But in short, after the init statement, what happens is SQLite is going and grabbing all the data out of the database and storing it in a temporary table that it'll use to then sort the data for that order by that we had, where we were sorting by band name and album title. Next, that temporary table is iterated through
and the data is output using that result row operation. There are a lot of other operations that are used in this statement, you know, prepared byte code. And I'm not going to talk about them all here, but if you go to sqlite.org slash opcode,
you can see all the different opcodes that are in the VDBE for SQLite. It's pretty interesting. There's over 100 of them, 100 different operations that can be used. And also, one thing to point out is that the opcodes and the operations
and the parameters that they use can vary slightly from version to version with SQLite, but in general, you're pretty good looking at what's available on the documentation, even though the version on Android, even on O, is quite a bit older than what's available to download via Homebrew or whatever.
Between when SQLite parses your SQL and actually generates that byte code, it uses a set of pretty advanced algorithms called a query planner to figure out the most optimal way of executing the statement, given the current schema you've got in the database. There's some valuable information you can get from SQLite
about that query planning if you use explain query plan in front of your query or your statement. You should consider using it whenever, you know, your queries are slow, when you're suspicious that you might have, you know, a bunch of joints or something, and there's something that you could do with maybe creating a new index or something.
If that might help, and also if you're just interested, like if you're just really curious what's going on. So for the next set of explanations, we'll use this pretty simple schema as the example. There's two tables, albums and bands. Albums have an ID, a title, and they're owned by a band.
And bands have an ID, a name, and a location. You might already see some issues with the schema, but we'll get to that. And let's look at this query. It's very similar to the other one that we were talking about, where we were getting those albums and bands from a particular location and sorting them,
but we're going to set that parameter, we're going to hard-code it to Berlin, because that's where we are. Here's what the explain query plan looks like.
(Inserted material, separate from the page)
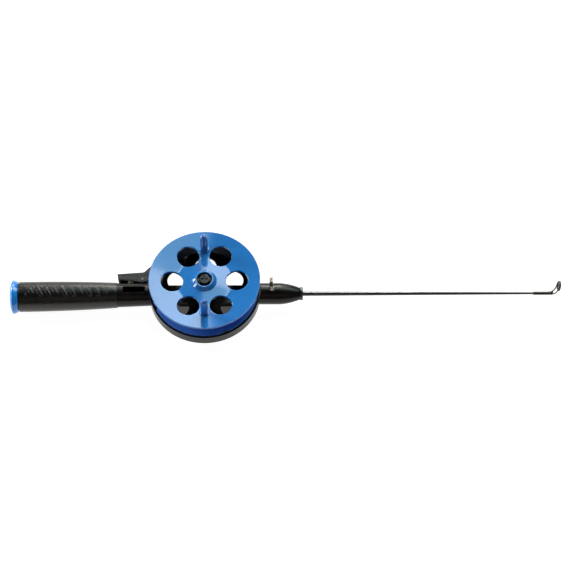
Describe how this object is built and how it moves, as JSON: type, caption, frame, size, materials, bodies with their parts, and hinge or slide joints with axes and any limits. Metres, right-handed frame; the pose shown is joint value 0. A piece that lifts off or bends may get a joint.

If you look at that first row, you can see that SQLite has...
It has to scan the entire bands table just to find bands in Berlin. That should be a red flag to you. Whenever you see a scan table, when it's probably like the core of your query, it's something to watch out for. And when you see that, you might want to consider creating an index. So, we'll talk about how indexes work.
Tables are stored in the database file, and they need at least some kind of order to be stored there, because they're actually written to disk. And the table's primary key is what provides that order. But usually it's pretty simplistic, and if you don't specify one, SQLite will give you one. It's called row ID. So, if you ever want to see what the row IDs are for your table,
if you haven't specified a primary key, you can say, select row ID, comma, star, from my table, and you'll be able to see that they're an auto-incrementing integer there. You can create new indexes using create index, and you can specify any subset of the columns of the table for the index, and you can also specify ordering on those columns.
And the indexes are used to... Or when you say create index, it's going to build essentially another table, but this time the data in it is going to be those columns that you specified and that primary key, and all the data will be sorted by the sort order of your index.
Before you create one, let's look again at that query. The full table scan on the Bands table, when looking for the Bands based in Berlin, we have that scan, it's going to be slow. Maybe we should put an index on it.
But just to make sure, we can talk about what happens when you don't have an index. Let's do a little bit simpler example where we're just selecting just the band information where the location is Berlin, and we don't have an index yet, keep that in mind. We just need to make sure that we have an index, we've got a large table of bands and the records really aren't in any particular order, so without the index, we just kind of have to go linearly, one by one.
Oh, that's Michael Jackson, he's in Los Angeles, that's not Berlin. Madonna, LA, again, not Berlin. Led Zeppelin's in London, nope. ACDC, that's Sydney, no, that's not right. Oh, there's Ramstein, that's in Berlin. OK, we can return that one, then we have to keep going.
ABBA, Stockholm, no. And then you just have to iterate through the entire table until you find all the Berlin-based bands. That can be really slow, really slow. As I said before, indexes let us avoid doing linear scans, and instead they provide a separate ordering of the data
where, because it's ordered, SQLite can use binary search. So, how many people here have heard of binary search? Ah, cool, I don't need to explain it. And big O, performance notation, cool. OK, so, for those of you who aren't familiar with big O,
it's just a way of describing the performance of an algorithm, and it's usually based on the size of the data. So, a linear scan, because it has to go one by one by one, through the whole collection of data, has order of n, because it's going to have some multiple of n operations it has to do to make it through the data. Binary search, because it's going to be looking in the middle, and if that's too big, it's going to look towards the beginning,
and it's going to keep doing this, and it ends up cutting the search space in half every time, you can prove, and I'm not going to do that here, because this isn't a computer science research academic conference, you can prove that the order of binary search is in the log realm.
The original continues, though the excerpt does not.